Collaborative filtering proves to be a powerful tool for making data-driven decisions grounded in user preferences. While our example is modest, it highlights how friends might rate movies based on their peers' preferences. This approach provides platforms with valuable insights, fostering a more engaging user experience.

Content Based Filtering

Content-based filtering recommends items to a user based on the features or characteristics of items the user has interacted with or liked in the past. This method involves analyzing the content of items to understand their attributes. These attributes include not only explicit features like genre, keywords, or authors but also implicit features such as sentiment, complexity, or style.

In a generic context, a user profile is created, and the user is matched with items that align with their profile. For this example, we will use basic user input to simulate a customer profile. Numerical genre mapping will be used, corresponding to selective book titles.

# Genre mapping
genre_mapping = {
    1: 'Mystery',
    2: 'Romance',
    3: 'Thriller',
    4: 'Drama',
    5: 'Science Fiction',
    6: 'Adventure',
    7: 'Comedy',
    8: 'Fantasy'
}

# Example books data with numerical genres
books_data = {
    'The Silent Detective': {'genres': [1, 3]},      # Mystery, Thriller
    'Love in Bloom': {'genres': [2, 4]},              # Romance, Drama
    'Galactic Odyssey': {'genres': [5, 6]},           # Science Fiction, Adventure
    'Laugh Out Loud': {'genres': [7, 8]},             # Comedy, Fantasy
    'Twisted Secrets': {'genres': [3, 1]},            # Thriller, Mystery
    'Starry Nights': {'genres': [2, 5]},              # Romance, Science Fiction
    'Drama on Everest': {'genres': [4, 6]},           # Drama, Adventure
    'The Enchanted Mystery': {'genres': [1, 8]},      # Mystery, Fantasy
    'Comedy Central': {'genres': [7, 3]},             # Comedy, Thriller
    'Whimsical Tales': {'genres': [4, 7]}             # Drama, Comedy
}

Now, for some basic Python configuration:

Let's initialize our class with the dataset ('books_data'), which contains all the book information defined above.

class BookRecommender:
    def __init__(self, books_data):
        self.books_data = books_data

Let's now create a function to recommend the books.
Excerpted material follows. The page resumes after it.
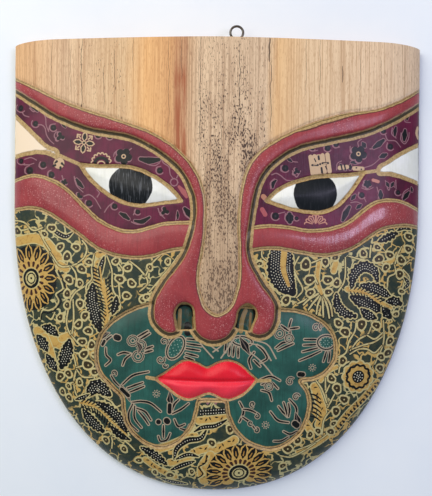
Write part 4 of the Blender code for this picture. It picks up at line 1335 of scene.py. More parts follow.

This function takes the "selected_genre" as input, and iterates through the dataset, checking if the selected genre is present in the genre list. If a match is found, it will be added to the "recommended books."

def recommend_books(self, selected_genre):
    recommended_books = []

    for book_title, book_info in self.books_data.items():
        if selected_genre in book_info['genres']:
            recommended_books.append(book_title)

    return recommended_books

Now, let's define the variables used in the function:

# Display genre options
print("Genre Options:")
for num, genre in genre_mapping.items():
    print(f"{num}: {genre}")

# Get user input for the selected genre
selected_genre = int(input("Enter the number of the genre you want to explore: "))

# Create a book recommender instance
book_recommender = BookRecommender(books_data)

# Get recommended books based on the selected genre
recommended_books = book_recommender.recommend_books(selected_genre)

Finally, a print statement to display the results of the "recommended_books."

if recommended_books:
    print("Recommended Books:")
    for book in recommended_books:
        print(f"- {book}: {books_data[book]['genres']}")
else:
    print("No books found for the selected genre.")

Output:

As demonstrated below, you can see that all the recommended books are mystery books.

To sum it up, going back to the Sears catalog days reminds us of a time when picking gifts was straightforward and personal. Nowadays, modern recommenders use a mix of methods to make suggestions, trying to balance personal preferences and data analysis. As these systems get more complex, it's important to keep things simple and make sure recommendations stay true to what users really like. In the quest for improvement, let's not forget the charm of simplicity that made choosing from a catalog special in the first place.